> DIRECTION
What do the lines from the top of the data through the line with "from build123d import *" say? Quote them exactly and include both ends.

## START TASK MATERIAL

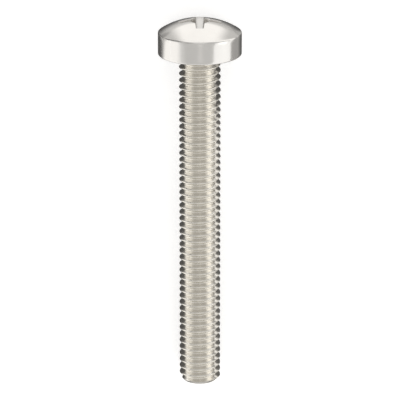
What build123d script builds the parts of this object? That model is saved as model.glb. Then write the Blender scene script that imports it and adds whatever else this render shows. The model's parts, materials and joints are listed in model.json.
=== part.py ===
from build123d import *

import os
from math import asin, atan2, ceil, cos, hypot, radians, sin, tan

# Pan head machine screw with a cross recess, M3 by 25, in millimetres.
# It lies as it comes to rest: on the lower edge of its head and the end of its thread.
# +Z is up, +Y runs towards the head, and the origin is on the floor under the middle.

# Head: an upright side under a shallow dome
head_diameter = 6.0
head_side_height = 1.62
dome_height = 0.93
seat_edge_radius = 0.1
rim_chamfer = 0.04

# Thread: right-hand, from the tip to the neck, with its crest and root drawn sharp
thread_diameter = 3.0
root_diameter = 2.387
thread_pitch = 0.5
shank_length = 25.0
point_chamfer = 0.3
first_crest_drop = 0.19

# Neck: the bare wire between the head and the thread, which starts inside it
neck_diameter = 2.68
neck_length = 0.45
runout_start = 0.2
seat_chamfer = 0.17

# Cross recess: four tapered wings round a pocket with a conical floor
recess_span = 3.1
wing_end_width = 0.54
wing_root_width = 0.66
corner_width = 1.45
wing_draft_angle = 3.5
wing_end_angle = 26.5
floor_diameter = 1.29
floor_angle = 28.0

# Radii and levels along the axis, counted from the seat under the head
head_radius = head_diameter / 2
thread_radius = thread_diameter / 2
root_radius = root_diameter / 2
neck_radius = neck_diameter / 2
tip_radius = thread_radius - point_chamfer
head_height = head_side_height + dome_height
dome_radius = (head_radius**2 + dome_height**2) / (2 * dome_height)
dome_centre_height = head_height - dome_radius

# Recess levels: its mouth is where the wing ends meet the dome
mouth_radius = recess_span / 2
mouth_height = dome_centre_height + (dome_radius**2 - mouth_radius**2) ** 0.5
wing_end_slope = tan(radians(wing_end_angle))
floor_edge_height = mouth_height - (mouth_radius - floor_diameter / 2) / wing_end_slope
floor_height = floor_edge_height - floor_diameter / 2 * tan(radians(floor_angle))
recess_top_radius = mouth_radius + (head_height - mouth_height) * wing_end_slope
wing_root = corner_width / 2**0.5 - wing_root_width / 2

# The lean of the axis, with the rounded edge of the head and the end of the thread on the floor
grounded_length = shank_length - point_chamfer + seat_edge_radius
radius_step = head_radius - seat_edge_radius - thread_radius
lean = atan2(radius_step, grounded_length) + asin(seat_edge_radius / hypot(grounded_length, radius_step))

# The seat's centre, with the screw's middle over the origin
tip_reach = shank_length * cos(lean) + tip_radius * sin(lean)
dome_reach = dome_centre_height * cos(lean) + dome_radius
seat_y = (tip_reach - dome_reach) / 2
seat_z = (shank_length - point_chamfer) * sin(lean) + thread_radius * cos(lean)

seat_centre = (0, seat_y, seat_z)
towards_head = Vector(0, cos(lean), sin(lean))
screw_axis = Axis(seat_centre, towards_head)
seat_plane = Plane(seat_centre, x_dir=(1, 0, 0), z_dir=towards_head)
section_plane = Plane(seat_centre, x_dir=(1, 0, 0), z_dir=(0, -sin(lean), cos(lean)))

# The space of the cross recess: a drafted cross, held inside a cone with a conical floor
with BuildPart() as recess:
    with BuildSketch(seat_plane.offset(head_height)):
        with PolarLocations(0, 4):
            Polygon(
                (0, 0),
                (wing_root, -wing_root_width / 2),
                (recess_top_radius, -wing_end_width / 2),
                (recess_top_radius, wing_end_width / 2),
                (wing_root, wing_root_width / 2),
                align=None,
            )
        Rectangle(corner_width, corner_width, rotation=45)
    extrude(amount=head_height - floor_height, dir=-towards_head, taper=wing_draft_angle)
    with BuildSketch(section_plane):
        with BuildLine():
            Polyline(
                (0, floor_height),
                (floor_diameter / 2, floor_edge_height),
                (recess_top_radius, head_height),
                (0, head_height),
                close=True,
            )
        make_face()
    revolve(axis=screw_axis, mode=Mode.INTERSECT)

# The wound skin of the thread, one flank below and one above each crest, closed at both ends
turns = ceil((shank_length - first_crest_drop) / thread_pitch + 1.5)
lowest_root = -first_crest_drop - (turns - 0.5) * thread_pitch
root_heights = [lowest_root + turn * thread_pitch for turn in range(turns + 1)]
roots = [Edge.make_helix(thread_pitch, thread_pitch, root_radius, (0, 0, height)) for height in root_heights]
crests = [
    Edge.make_helix(thread_pitch, thread_pitch, thread_radius, (0, 0, height + thread_pitch / 2))
    for height in root_heights[:-1]
]
skin = [Face.make_surface_from_curves(low, high) for low, high in zip(roots, crests)]
skin += [Face.make_surface_from_curves(low, high) for low, high in zip(crests, roots[1:])]
for end, height in ((roots[0], root_heights[0]), (roots[-1], root_heights[-1])):
    middle = Edge.make_line((0, 0, height), (0, 0, height + thread_pitch))
    ridge = Wire.make_polygon(
        [
            (0, 0, height),
            (root_radius, 0, height),
            (thread_radius, 0, height + thread_pitch / 2),
            (root_radius, 0, height + thread_pitch),
            (0, 0, height + thread_pitch),
        ]
    )
    skin += [Face.make_surface_from_curves(end, middle), Face(ridge)]
wound_skin = Solid(Shell(skin))

# The threaded shank: cut level at the tip, chamfered there, and run out at the neck
with BuildPart() as thread:
    add(seat_plane.location * wound_skin)
    with BuildSketch(section_plane):
        with BuildLine():
            Polyline(
                (0, -shank_length),
                (tip_radius, -shank_length),
                (head_radius, head_radius - tip_radius - shank_length),
                (head_radius, neck_radius - head_radius - runout_start),
                (neck_radius, -runout_start),
                (0, -runout_start),
                close=True,
            )
        make_face()
    revolve(axis=screw_axis, mode=Mode.INTERSECT)

# The screw: the turned head and neck, with the recess sunk in and the shank joined on
with BuildPart() as screw:
    with BuildSketch(section_plane) as half_section:
        with BuildLine():
            side = Polyline(
                (0, root_radius - neck_radius - neck_length),
                (root_radius, root_radius - neck_radius - neck_length),
                (neck_radius, -neck_length),
                (neck_radius, 0),
                (head_radius, 0),
                (head_radius, head_side_height),
            )
            dome = RadiusArc(side @ 1, (0, head_height), -dome_radius)
            Line(dome @ 1, side @ 0)
        make_face()
        fillet(half_section.vertices().sort_by_distance((head_radius, 0))[0], seat_edge_radius)
        chamfer(half_section.vertices().sort_by_distance((head_radius, head_side_height))[0], rim_chamfer)
        chamfer(half_section.vertices().sort_by_distance((neck_radius, 0))[0], seat_chamfer)
    revolve(axis=screw_axis)

    add(recess.part, mode=Mode.SUBTRACT)
    add(thread.part)

screw.part.label = "screw"

os.makedirs("parts", exist_ok=True)
export_step(screw.part, "parts/screw.step")
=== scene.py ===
import json
import logging
import math
from dataclasses import dataclass, field
from enum import Enum
from typing import Callable, Union

import bmesh
import bpy
from bmesh.types import BMEdge, BMesh, BMVert
from mathutils import Matrix, Quaternion, Vector


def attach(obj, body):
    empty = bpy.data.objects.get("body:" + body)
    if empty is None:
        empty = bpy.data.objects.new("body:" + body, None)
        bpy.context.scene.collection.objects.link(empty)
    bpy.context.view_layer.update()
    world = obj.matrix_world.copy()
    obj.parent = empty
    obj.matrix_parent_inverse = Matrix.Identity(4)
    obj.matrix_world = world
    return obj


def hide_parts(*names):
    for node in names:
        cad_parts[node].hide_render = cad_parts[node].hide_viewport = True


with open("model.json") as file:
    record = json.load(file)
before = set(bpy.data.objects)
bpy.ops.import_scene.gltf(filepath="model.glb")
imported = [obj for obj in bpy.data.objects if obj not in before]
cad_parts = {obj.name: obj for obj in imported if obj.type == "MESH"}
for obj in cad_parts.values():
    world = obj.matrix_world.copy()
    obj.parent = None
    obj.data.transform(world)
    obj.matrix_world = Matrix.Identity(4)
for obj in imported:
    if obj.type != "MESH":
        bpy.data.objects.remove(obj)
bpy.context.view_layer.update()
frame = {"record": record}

# A pan head machine screw, lying where it comes to rest, seen from above its head.
# The screw is modelled upright about its own axis in millimetres, with its seat at zero
# and its head towards +Z, and then turned into the frame, which is in metres.

MM = 0.001
DRIVER_MOUNT = "driver_recess"
log = logging.getLogger("pan_head_screw")

# In millimetres: two vertices this near are one, an edge this near to where it is looked
# for is found, and a cut this near to a vertex goes through it.
SAME_PLACE = 1e-4
FOUND = 1e-3
CUT_SNAP = 1e-5

Point = tuple[float, float]
Span = tuple[float, float]
Colour = tuple[float, float, float, float]
Loop = list[BMVert]
Value = Union["Signal", float]


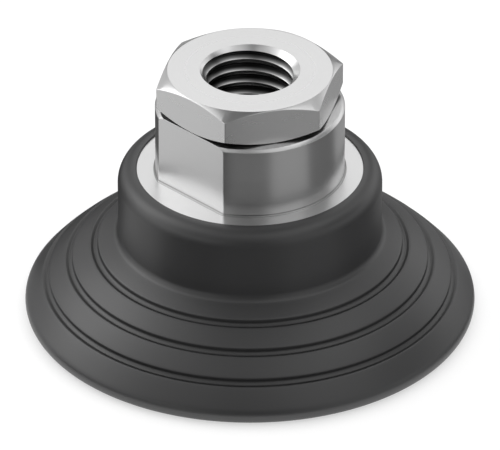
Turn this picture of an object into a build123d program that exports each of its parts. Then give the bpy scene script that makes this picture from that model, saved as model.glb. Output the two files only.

## END TASK MATERIAL

> SOLUTION BELOW
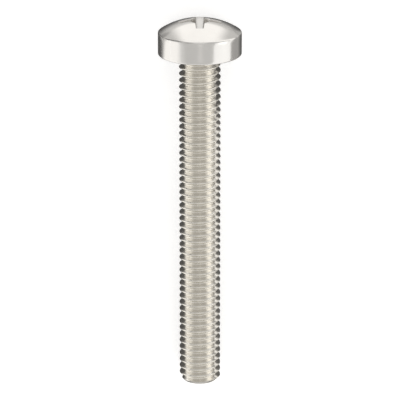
What build123d script builds the parts of this object? That model is saved as model.glb. Then write the Blender scene script that imports it and adds whatever else this render shows. The model's parts, materials and joints are listed in model.json.
=== part.py ===
from build123d import *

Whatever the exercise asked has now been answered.